**Data provided**
====
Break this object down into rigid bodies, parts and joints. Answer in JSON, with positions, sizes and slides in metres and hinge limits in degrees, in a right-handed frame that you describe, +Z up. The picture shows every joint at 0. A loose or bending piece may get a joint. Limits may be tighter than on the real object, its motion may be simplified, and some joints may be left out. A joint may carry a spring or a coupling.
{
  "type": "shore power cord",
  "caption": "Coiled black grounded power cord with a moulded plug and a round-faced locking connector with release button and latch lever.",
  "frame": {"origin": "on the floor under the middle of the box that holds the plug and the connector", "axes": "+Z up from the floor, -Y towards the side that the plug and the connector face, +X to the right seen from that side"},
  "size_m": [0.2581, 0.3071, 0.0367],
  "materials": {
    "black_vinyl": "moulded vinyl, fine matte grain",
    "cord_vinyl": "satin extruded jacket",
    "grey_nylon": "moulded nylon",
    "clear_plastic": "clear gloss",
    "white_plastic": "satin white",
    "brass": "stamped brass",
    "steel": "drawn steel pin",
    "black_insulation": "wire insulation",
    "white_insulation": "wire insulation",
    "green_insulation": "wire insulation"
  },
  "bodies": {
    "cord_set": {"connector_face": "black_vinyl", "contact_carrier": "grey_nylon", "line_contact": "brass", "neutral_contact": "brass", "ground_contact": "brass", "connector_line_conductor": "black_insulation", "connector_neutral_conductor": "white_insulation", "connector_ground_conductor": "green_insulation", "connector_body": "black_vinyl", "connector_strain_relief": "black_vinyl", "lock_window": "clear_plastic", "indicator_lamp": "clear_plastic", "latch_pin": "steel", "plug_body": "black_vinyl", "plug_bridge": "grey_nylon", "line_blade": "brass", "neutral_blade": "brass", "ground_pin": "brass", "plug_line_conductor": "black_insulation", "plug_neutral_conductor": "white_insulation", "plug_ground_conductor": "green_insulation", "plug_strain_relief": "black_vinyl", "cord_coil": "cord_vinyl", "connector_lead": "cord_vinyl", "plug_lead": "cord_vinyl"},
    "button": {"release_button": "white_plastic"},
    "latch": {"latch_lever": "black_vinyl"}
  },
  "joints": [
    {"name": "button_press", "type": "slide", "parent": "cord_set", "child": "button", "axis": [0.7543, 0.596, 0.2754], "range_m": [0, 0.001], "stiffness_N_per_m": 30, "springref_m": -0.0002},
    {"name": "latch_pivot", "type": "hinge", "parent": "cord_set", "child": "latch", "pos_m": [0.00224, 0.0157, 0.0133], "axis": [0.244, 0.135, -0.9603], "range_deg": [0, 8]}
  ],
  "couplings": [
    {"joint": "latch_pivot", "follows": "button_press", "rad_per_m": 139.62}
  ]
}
====
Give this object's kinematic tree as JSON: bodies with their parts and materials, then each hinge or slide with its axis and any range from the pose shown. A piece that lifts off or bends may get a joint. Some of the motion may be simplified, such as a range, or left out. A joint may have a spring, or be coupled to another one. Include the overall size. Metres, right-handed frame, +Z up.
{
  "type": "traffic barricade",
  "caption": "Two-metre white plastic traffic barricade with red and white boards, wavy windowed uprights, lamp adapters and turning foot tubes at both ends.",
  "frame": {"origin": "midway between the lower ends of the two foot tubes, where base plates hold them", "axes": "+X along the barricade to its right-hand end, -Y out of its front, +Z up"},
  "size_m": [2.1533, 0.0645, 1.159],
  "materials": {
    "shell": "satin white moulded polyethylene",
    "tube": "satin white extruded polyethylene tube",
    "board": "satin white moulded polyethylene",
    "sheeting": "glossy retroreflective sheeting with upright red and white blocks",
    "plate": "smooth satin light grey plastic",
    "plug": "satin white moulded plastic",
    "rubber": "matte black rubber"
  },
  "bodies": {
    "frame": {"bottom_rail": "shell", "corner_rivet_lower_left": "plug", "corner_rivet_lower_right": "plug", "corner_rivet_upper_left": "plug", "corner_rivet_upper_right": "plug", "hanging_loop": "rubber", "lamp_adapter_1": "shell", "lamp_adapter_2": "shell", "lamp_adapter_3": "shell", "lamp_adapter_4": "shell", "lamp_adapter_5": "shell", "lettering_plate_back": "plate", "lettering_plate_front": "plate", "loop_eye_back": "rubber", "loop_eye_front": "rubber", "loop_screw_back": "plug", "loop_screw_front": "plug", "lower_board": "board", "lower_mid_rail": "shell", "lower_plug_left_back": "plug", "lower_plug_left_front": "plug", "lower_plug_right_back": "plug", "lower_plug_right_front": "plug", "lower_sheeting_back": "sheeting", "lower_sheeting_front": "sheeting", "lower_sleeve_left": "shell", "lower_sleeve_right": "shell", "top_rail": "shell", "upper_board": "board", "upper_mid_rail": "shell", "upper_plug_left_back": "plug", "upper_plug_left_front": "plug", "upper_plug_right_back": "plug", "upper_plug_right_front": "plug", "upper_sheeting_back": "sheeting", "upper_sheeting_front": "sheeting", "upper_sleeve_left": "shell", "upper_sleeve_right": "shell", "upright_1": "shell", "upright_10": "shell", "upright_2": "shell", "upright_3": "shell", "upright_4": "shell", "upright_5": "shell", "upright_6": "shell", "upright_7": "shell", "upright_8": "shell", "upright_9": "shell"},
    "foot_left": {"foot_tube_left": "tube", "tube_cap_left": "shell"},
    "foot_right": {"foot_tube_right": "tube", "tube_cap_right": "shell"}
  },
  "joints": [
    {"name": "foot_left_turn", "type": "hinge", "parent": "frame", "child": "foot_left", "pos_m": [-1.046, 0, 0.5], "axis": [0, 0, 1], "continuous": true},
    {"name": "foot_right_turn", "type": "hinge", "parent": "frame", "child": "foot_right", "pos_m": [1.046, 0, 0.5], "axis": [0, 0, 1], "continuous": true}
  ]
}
====
**Aim of the task**
Each line above that holds the string "piece" should be copied and shown.

**Exercise output**
Break this object down into rigid bodies, parts and joints. Answer in JSON, with positions, sizes and slides in metres and hinge limits in degrees, in a right-handed frame that you describe, +Z up. The picture shows every joint at 0. A loose or bending piece may get a joint. Limits may be tighter than on the real object, its motion may be simplified, and some joints may be left out. A joint may carry a spring or a coupling.
Give this object's kinematic tree as JSON: bodies with their parts and materials, then each hinge or slide with its axis and any range from the pose shown. A piece that lifts off or bends may get a joint. Some of the motion may be simplified, such as a range, or left out. A joint may have a spring, or be coupled to another one. Include the overall size. Metres, right-handed frame, +Z up.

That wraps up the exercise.